Brooklyn Borough President Eric Adams said that he supports the idea of emissions-free transit in proximity to a large percentage of public housing residents.

“In a 21st century Brooklyn, we need 21st century transportation solutions to meet the historic challenges that have faced underserved communities. The Brooklyn Queens Connector, like Bus Rapid Transit and the Utica Avenue subway line, is an innovative and laudable project that fits into our shared vision for a better connected borough and city,” he said in a statement.

Like Ortiz, Adams called for a “robust public process [that] will allow us to strengthen the BQX through a thoughtful conversation about the design and financing of this important proposal.”

Assemblymember Joseph Lentol said, “The economic vibrancy that will result from a project like this is boundless.”

He also stressed the necessity of gathering community input before acting on the plan.

“What must happen with a project of this size is to have maximized public participation from the earliest stages. We need to safeguard the quality of life for those that surround the proposed construction,” Lentol said in a statement.

Joseph Lhota, former chairman of the MTA, said that traveling between growing waterfront neighborhoods is “next to impossible, and this vision and investment is exactly what we need to keep Brooklyn and Queens growing.”

NYCEDC President Maria Torres-Springer said the BQX would spark more than $25 billion in economic impact over the next three decades.

Elected officials from Southern Brooklyn, however, including Councilmembers Mark Treyger, Chaim Deutsch and Vincent Gentile, as well as state Sen.
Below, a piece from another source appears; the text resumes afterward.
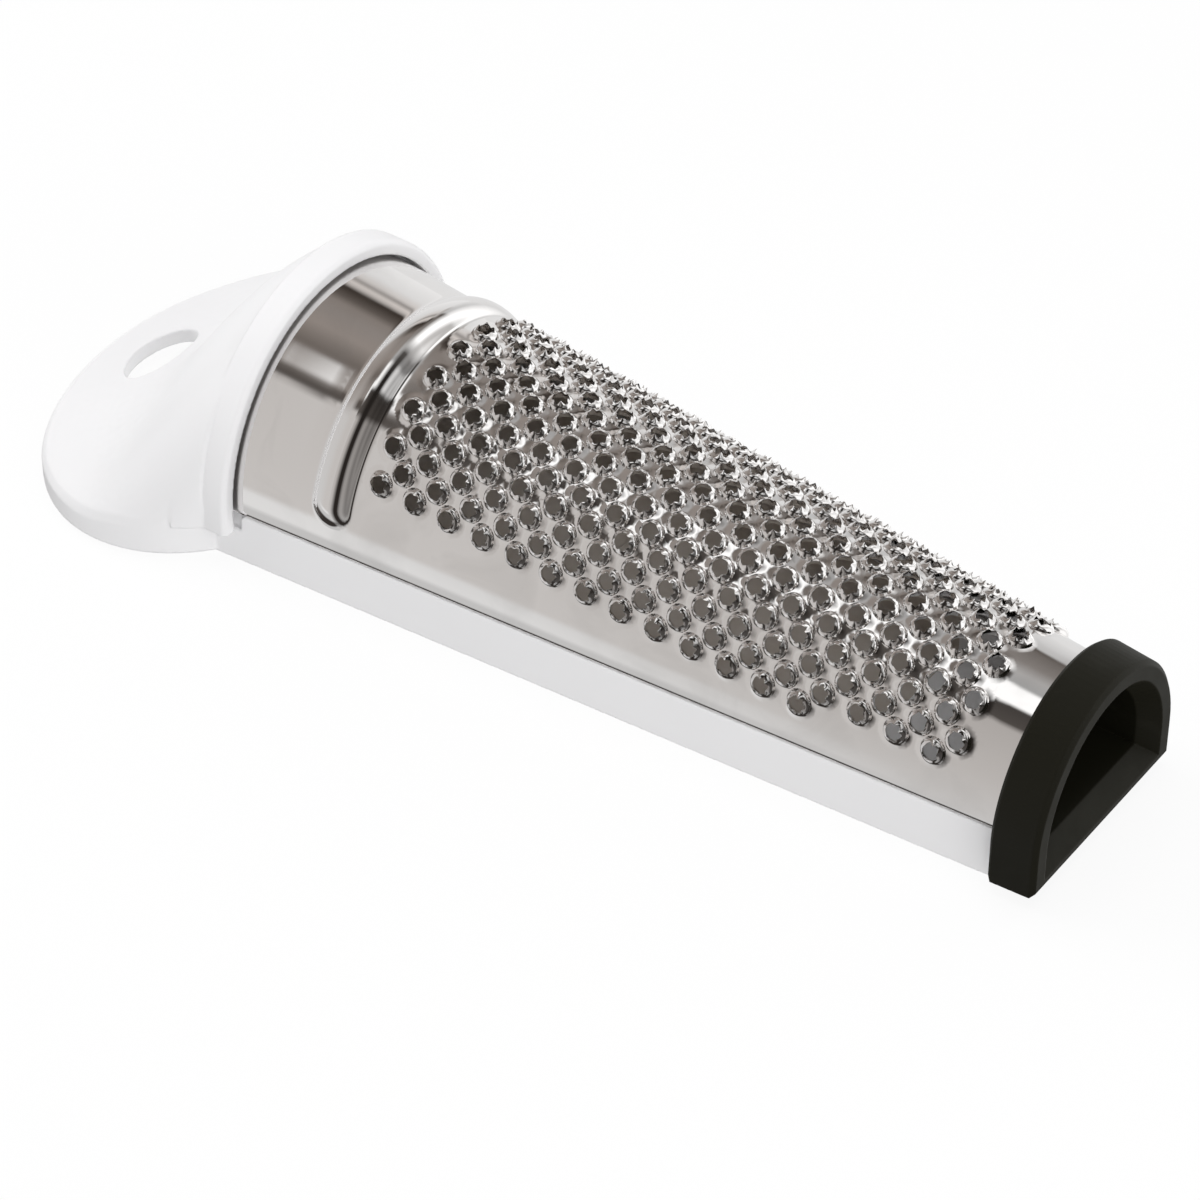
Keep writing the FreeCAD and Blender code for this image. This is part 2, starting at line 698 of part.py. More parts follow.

Diane J. Savino and Assemblymembers William Colton and Pamela Harris, have argued that the mayor should be paying closer attention to transportation needs in their area.

“We will not tolerate city administration transportation proposals that leave out Southern Brooklyn and other areas of the city that are in dire need of transit upgrades. These are areas dealing with a lack of transportation options, lengthy, delay-ridden commutes and overcrowding,” the statement reads in part.

More details emerge

On Tuesday, de Blasio released more details about the plan at a press conference with tenants of NYCHA’s Red Hook Houses, along with transit advocates and officials.

“Anyone can see the enormous growth happening [in Red Hook] – it’s time we brought new transit to these neighborhoods for all those people and jobs,” de Blasio said.

The administration said it will begin engaging communities along the Brooklyn-Queens waterfront this year to develop the new service’s exact route, operations and a phasing plan for implementation.

The city foresees breaking ground on the project in 2019-2020.

The BQX would run along a 16-mile corridor through Astoria, Ravenswood, Long Island City, Greenpoint, Williamsburg, Brooklyn Navy Yard, DUMBO, Downtown Brooklyn, Brooklyn Heights, Cobble Hill, Red Hook, Gowanus and Sunset Park.

With a majority of the streetcar service operating in a reserved right of way, the average rider on the BQX will save 15-20 minutes each way compared to their current transit options, according to the city.

The city will raise capital through the creation of a non-profit with the authority to issue tax-exempt bonds, according to a release. The city said it is expecting to pay off this debt by capturing a percentage of the increase in values of existing and new development along the corridor.

Fares from riders are expected to cover approximately two-thirds of yearly operating costs. The city will consider additional revenue streams, such as advertising, to offset remaining costs.